Unlocking Cross-Border Value: JBS's Dual Listing Gambit—Reward or Risk?

As investors globally await the outcome of JBS S.A.'s shareholder vote on May 23, 2025, the stakes could not be higher. The Brazilian meatpacking giant's dual listing on the New York Stock Exchange (NYSE) and Brazil's B3 stock exchange represents a high-stakes maneuver to unlock shareholder value while navigating the treacherous waters of emerging market corporate restructuring. With minority shareholders holding the decisive vote—and U.S. regulatory oversight now in play—the question is: Does this bold move position JBS to capitalize on global capital markets, or is it a risky gambit that could backfire?

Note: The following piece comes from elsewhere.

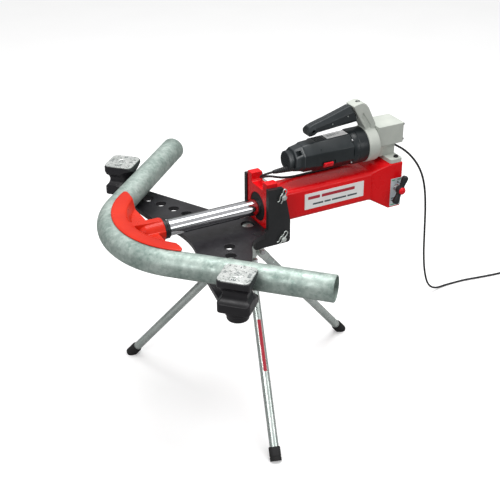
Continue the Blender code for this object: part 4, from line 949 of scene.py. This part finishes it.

The Strategic Play: Bridging Markets, Boosting Valuations
JBS's dual listing is more than a bureaucratic exercise. By redomiciling to the Netherlands and listing on the NYSE, the company aims to align its valuation with U.S. peers like Tyson Foods, which trade at significantly higher multiples. Analysts estimate this could lift JBS's enterprise value from 5x to 8x EBITDA—a potential $16 billion uplift, with $5 billion directly benefiting minority shareholders.

The structural changes are profound. The dual-class share structure—where non-voting Class A shares (listed on the NYSE) are separated from voting Class B shares—aims to balance governance with control. Yet this move has drawn fire from proxy advisory firms ISS and Glass Lewis, which argue it entrenches the Batista family's power while sidelining minority shareholders.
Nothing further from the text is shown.